**Set problem:** Would you copy out the whole listing exactly as given?

**Dataset excerpt:**

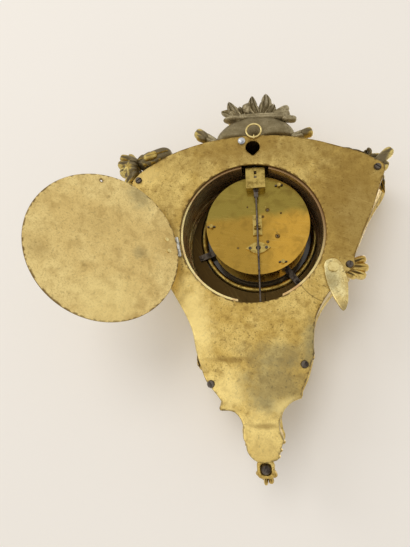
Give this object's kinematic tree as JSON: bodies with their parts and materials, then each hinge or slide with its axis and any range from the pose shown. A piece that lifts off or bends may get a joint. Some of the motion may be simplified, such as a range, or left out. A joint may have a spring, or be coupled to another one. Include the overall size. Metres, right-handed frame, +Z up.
{
  "type": "alcove clock",
  "caption": "Gilt wall clock with a wedge-shaped cast case, round hinged rear door, turn latch, spring-driven movement, short pendulum, dial and hinged glazed bezel.",
  "frame": {"origin": "centre of the round part of the hanging hole, on the outer face of the back plate", "axes": "+Z up, +Y out of the clock's back towards the wall, +X to the left of a viewer who looks at the back, where the rear door has its hinge"},
  "size_m": [0.2501, 0.1337, 0.294],
  "materials": {
    "gilding": "worn gilding",
    "bronze": "dull bronze, rubbed gold",
    "brass": "polished, aged",
    "steel": "dark, oiled",
    "blued_steel": "blued",
    "drum_brass": "oxidised",
    "enamel": "glossy",
    "copper": "dull",
    "glass": "clear"
  },
  "bodies": {
    "case": {"case_body": "gilding", "back_plate": "gilding", "hinge_side_scroll": "gilding", "latch_side_scroll": "gilding", "latch_side_leaf": "gilding", "hinge_side_leaf": "gilding", "side_husks": "gilding", "apron_ornament": "gilding", "dial_ring": "gilding", "crest": "bronze", "bottom_finial": "bronze", "ring_staple": "brass", "plate_hinge_leaf": "brass", "plate_rivets": "brass", "latch_rivet": "brass", "movement_back_plate": "brass", "movement_front_plate": "brass", "pillars": "brass", "suspension_block": "brass", "barrel_cock": "brass", "centre_bridge": "brass", "case_screws": "steel", "top_pin": "steel", "hinge_pin": "steel", "bezel_hinge_pin": "steel", "taper_pins": "steel", "movement_brackets": "steel", "movement_screws": "steel", "suspension_spring": "steel", "click_spring": "steel", "drum": "drum_brass", "dial": "enamel", "dial_feet": "copper"},
    "door": {"rear_door": "gilding", "door_hinge_leaf": "brass", "door_rivets": "brass"},
    "latch": {"turn_latch": "gilding"},
    "ring": {"hanging_ring": "brass"},
    "front_bezel": {"bezel": "gilding", "glass": "glass"},
    "centre_arbor": {"centre_wheel": "brass", "hand_collet": "brass"},
    "intermediate": {"intermediate_wheel": "brass"},
    "going_barrel": {"barrel": "brass", "mainspring": "steel"},
    "third": {"third_wheel": "brass"},
    "escape": {"escape_wheel": "brass"},
    "minute": {"cannon_pinion": "steel", "minute_hand": "blued_steel"},
    "motion_wheel": {"minute_wheel": "brass"},
    "hour": {"hour_wheel": "brass", "hour_hand": "blued_steel"},
    "winding": {"barrel_arbor": "steel", "ratchet_wheel": "steel"},
    "click_pawl": {"click": "steel"},
    "pendulum": {"pendulum_rod": "steel", "pendulum_bob": "brass"},
    "pallets": {"anchor": "steel", "crutch": "brass"},
    "regulator": {"regulating_screw": "steel"}
  },
  "joints": [
    {"name": "door_swing", "type": "hinge", "parent": "case", "child": "door", "pos_m": [0.05876, 0.0016, -0.07924], "axis": [-0.1822, 0, -0.9833], "range_deg": [-140, 30]},
    {"name": "latch_turn", "type": "hinge", "parent": "case", "child": "latch", "pos_m": [-0.053, 0.00125, -0.1], "axis": [0, 1, 0], "range_deg": [-130, 28]},
    {"name": "ring_swing", "type": "hinge", "parent": "case", "child": "ring", "pos_m": [-0.0013, 0.0014, 0.0077], "axis": [-1, 0, 0], "range_deg": [-8, 175]},
    {"name": "bezel_swing", "type": "hinge", "parent": "case", "child": "front_bezel", "pos_m": [0.0606, -0.0505, -0.06], "axis": [0, 0, 1], "range_deg": [0, 100]},
    {"name": "centre_turn", "type": "hinge", "parent": "case", "child": "centre_arbor", "pos_m": [-0.001, -0.035, -0.06], "axis": [0, 1, 0], "continuous": true},
    {"name": "intermediate_turn", "type": "hinge", "parent": "case", "child": "intermediate", "pos_m": [-0.0156, -0.0325, -0.0674], "axis": [0, 1, 0], "continuous": true},
    {"name": "barrel_turn", "type": "hinge", "parent": "case", "child": "going_barrel", "pos_m": [-0.001, -0.022, -0.0795], "axis": [0, 1, 0], "continuous": true},
    {"name": "third_turn", "type": "hinge", "parent": "case", "child": "third", "pos_m": [0.003, -0.02, -0.0485], "axis": [0, 1, 0], "continuous": true},
    {"name": "escape_turn", "type": "hinge", "parent": "case", "child": "escape", "pos_m": [-0.0078, -0.0165, -0.0459], "axis": [0, 1, 0], "continuous": true},
    {"name": "minute_turn", "type": "hinge", "parent": "case", "child": "minute", "pos_m": [-0.001, -0.0534, -0.06], "axis": [0, 1, 0], "continuous": true},
    {"name": "motion_wheel_turn", "type": "hinge", "parent": "case", "child": "motion_wheel", "pos_m": [-0.0058, -0.043, -0.05169], "axis": [0, 1, 0], "continuous": true},
    {"name": "hour_turn", "type": "hinge", "parent": "case", "child": "hour", "pos_m": [-0.001, -0.0517, -0.06], "axis": [0, 1, 0], "continuous": true},
    {"name": "winding_turn", "type": "hinge", "parent": "case", "child": "winding", "pos_m": [-0.001, -0.043, -0.0795], "axis": [0, 1, 0], "continuous": true},
    {"name": "click_lift", "type": "hinge", "parent": "case", "child": "click_pawl", "pos_m": [0.0096, -0.043, -0.0746], "axis": [0, 1, 0], "range_deg": [-3, 3]},
    {"name": "pendulum_swing", "type": "hinge", "parent": "case", "child": "pendulum", "pos_m": [-0.001, -0.0065, -0.035], "axis": [0, 1, 0], "range_deg": [-3, 3]},
    {"name": "pallet_swing", "type": "hinge", "parent": "case", "child": "pallets", "pos_m": [-0.001, -0.0165, -0.035], "axis": [0, 1, 0], "range_deg": [-3, 3]},
    {"name": "regulator_turn", "type": "hinge", "parent": "case", "child": "regulator", "pos_m": [-0.001, -0.0065, -0.016], "axis": [0, 0, 1], "range_deg": [-360, 360]}
  ],
  "couplings": [
    {"joint": "intermediate_turn", "follows": "centre_turn", "ratio": -0.11111},
    {"joint": "barrel_turn", "follows": "centre_turn", "ratio": 0.010582},
    {"joint": "third_turn", "follows": "centre_turn", "ratio": -12},
    {"joint": "escape_turn", "follows": "centre_turn", "ratio": 144},
    {"joint": "minute_turn", "follows": "centre_turn", "ratio": 1},
    {"joint": "motion_wheel_turn", "follows": "centre_turn", "ratio": -0.33333},
    {"joint": "hour_turn", "follows": "centre_turn", "ratio": 0.083333},
    {"joint": "pallet_swing", "follows": "pendulum_swing", "ratio": 1}
  ]
}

**Task output:**
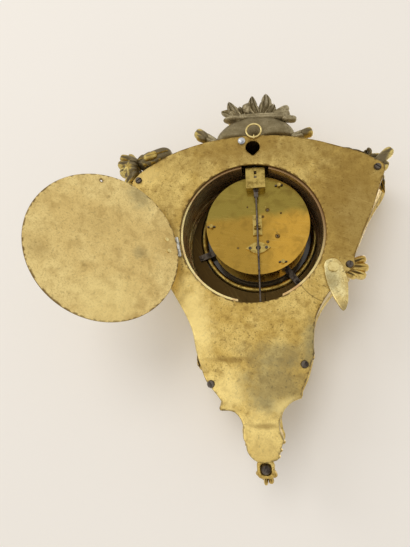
Give this object's kinematic tree as JSON: bodies with their parts and materials, then each hinge or slide with its axis and any range from the pose shown. A piece that lifts off or bends may get a joint. Some of the motion may be simplified, such as a range, or left out. A joint may have a spring, or be coupled to another one. Include the overall size. Metres, right-handed frame, +Z up.
{
  "type": "alcove clock",
  "caption": "Gilt wall clock with a wedge-shaped cast case, round hinged rear door, turn latch, spring-driven movement, short pendulum, dial and hinged glazed bezel.",
  "frame": {"origin": "centre of the round part of the hanging hole, on the outer face of the back plate", "axes": "+Z up, +Y out of the clock's back towards the wall, +X to the left of a viewer who looks at the back, where the rear door has its hinge"},
  "size_m": [0.2501, 0.1337, 0.294],
  "materials": {
    "gilding": "worn gilding",
    "bronze": "dull bronze, rubbed gold",
    "brass": "polished, aged",
    "steel": "dark, oiled",
    "blued_steel": "blued",
    "drum_brass": "oxidised",
    "enamel": "glossy",
    "copper": "dull",
    "glass": "clear"
  },
  "bodies": {
    "case": {"case_body": "gilding", "back_plate": "gilding", "hinge_side_scroll": "gilding", "latch_side_scroll": "gilding", "latch_side_leaf": "gilding", "hinge_side_leaf": "gilding", "side_husks": "gilding", "apron_ornament": "gilding", "dial_ring": "gilding", "crest": "bronze", "bottom_finial": "bronze", "ring_staple": "brass", "plate_hinge_leaf": "brass", "plate_rivets": "brass", "latch_rivet": "brass", "movement_back_plate": "brass", "movement_front_plate": "brass", "pillars": "brass", "suspension_block": "brass", "barrel_cock": "brass", "centre_bridge": "brass", "case_screws": "steel", "top_pin": "steel", "hinge_pin": "steel", "bezel_hinge_pin": "steel", "taper_pins": "steel", "movement_brackets": "steel", "movement_screws": "steel", "suspension_spring": "steel", "click_spring": "steel", "drum": "drum_brass", "dial": "enamel", "dial_feet": "copper"},
    "door": {"rear_door": "gilding", "door_hinge_leaf": "brass", "door_rivets": "brass"},
    "latch": {"turn_latch": "gilding"},
    "ring": {"hanging_ring": "brass"},
    "front_bezel": {"bezel": "gilding", "glass": "glass"},
    "centre_arbor": {"centre_wheel": "brass", "hand_collet": "brass"},
    "intermediate": {"intermediate_wheel": "brass"},
    "going_barrel": {"barrel": "brass", "mainspring": "steel"},
    "third": {"third_wheel": "brass"},
    "escape": {"escape_wheel": "brass"},
    "minute": {"cannon_pinion": "steel", "minute_hand": "blued_steel"},
    "motion_wheel": {"minute_wheel": "brass"},
    "hour": {"hour_wheel": "brass", "hour_hand": "blued_steel"},
    "winding": {"barrel_arbor": "steel", "ratchet_wheel": "steel"},
    "click_pawl": {"click": "steel"},
    "pendulum": {"pendulum_rod": "steel", "pendulum_bob": "brass"},
    "pallets": {"anchor": "steel", "crutch": "brass"},
    "regulator": {"regulating_screw": "steel"}
  },
  "joints": [
    {"name": "door_swing", "type": "hinge", "parent": "case", "child": "door", "pos_m": [0.05876, 0.0016, -0.07924], "axis": [-0.1822, 0, -0.9833], "range_deg": [-140, 30]},
    {"name": "latch_turn", "type": "hinge", "parent": "case", "child": "latch", "pos_m": [-0.053, 0.00125, -0.1], "axis": [0, 1, 0], "range_deg": [-130, 28]},
    {"name": "ring_swing", "type": "hinge", "parent": "case", "child": "ring", "pos_m": [-0.0013, 0.0014, 0.0077], "axis": [-1, 0, 0], "range_deg": [-8, 175]},
    {"name": "bezel_swing", "type": "hinge", "parent": "case", "child": "front_bezel", "pos_m": [0.0606, -0.0505, -0.06], "axis": [0, 0, 1], "range_deg": [0, 100]},
    {"name": "centre_turn", "type": "hinge", "parent": "case", "child": "centre_arbor", "pos_m": [-0.001, -0.035, -0.06], "axis": [0, 1, 0], "continuous": true},
    {"name": "intermediate_turn", "type": "hinge", "parent": "case", "child": "intermediate", "pos_m": [-0.0156, -0.0325, -0.0674], "axis": [0, 1, 0], "continuous": true},
    {"name": "barrel_turn", "type": "hinge", "parent": "case", "child": "going_barrel", "pos_m": [-0.001, -0.022, -0.0795], "axis": [0, 1, 0], "continuous": true},
    {"name": "third_turn", "type": "hinge", "parent": "case", "child": "third", "pos_m": [0.003, -0.02, -0.0485], "axis": [0, 1, 0], "continuous": true},
    {"name": "escape_turn", "type": "hinge", "parent": "case", "child": "escape", "pos_m": [-0.0078, -0.0165, -0.0459], "axis": [0, 1, 0], "continuous": true},
    {"name": "minute_turn", "type": "hinge", "parent": "case", "child": "minute", "pos_m": [-0.001, -0.0534, -0.06], "axis": [0, 1, 0], "continuous": true},
    {"name": "motion_wheel_turn", "type": "hinge", "parent": "case", "child": "motion_wheel", "pos_m": [-0.0058, -0.043, -0.05169], "axis": [0, 1, 0], "continuous": true},
    {"name": "hour_turn", "type": "hinge", "parent": "case", "child": "hour", "pos_m": [-0.001, -0.0517, -0.06], "axis": [0, 1, 0], "continuous": true},
    {"name": "winding_turn", "type": "hinge", "parent": "case", "child": "winding", "pos_m": [-0.001, -0.043, -0.0795], "axis": [0, 1, 0], "continuous": true},
    {"name": "click_lift", "type": "hinge", "parent": "case", "child": "click_pawl", "pos_m": [0.0096, -0.043, -0.0746], "axis": [0, 1, 0], "range_deg": [-3, 3]},
    {"name": "pendulum_swing", "type": "hinge", "parent": "case", "child": "pendulum", "pos_m": [-0.001, -0.0065, -0.035], "axis": [0, 1, 0], "range_deg": [-3, 3]},
    {"name": "pallet_swing", "type": "hinge", "parent": "case", "child": "pallets", "pos_m": [-0.001, -0.0165, -0.035], "axis": [0, 1, 0], "range_deg": [-3, 3]},
    {"name": "regulator_turn", "type": "hinge", "parent": "case", "child": "regulator", "pos_m": [-0.001, -0.0065, -0.016], "axis": [0, 0, 1], "range_deg": [-360, 360]}
  ],
  "couplings": [
    {"joint": "intermediate_turn", "follows": "centre_turn", "ratio": -0.11111},
    {"joint": "barrel_turn", "follows": "centre_turn", "ratio": 0.010582},
    {"joint": "third_turn", "follows": "centre_turn", "ratio": -12},
    {"joint": "escape_turn", "follows": "centre_turn", "ratio": 144},
    {"joint": "minute_turn", "follows": "centre_turn", "ratio": 1},
    {"joint": "motion_wheel_turn", "follows": "centre_turn", "ratio": -0.33333},
    {"joint": "hour_turn", "follows": "centre_turn", "ratio": 0.083333},
    {"joint": "pallet_swing", "follows": "pendulum_swing", "ratio": 1}
  ]
}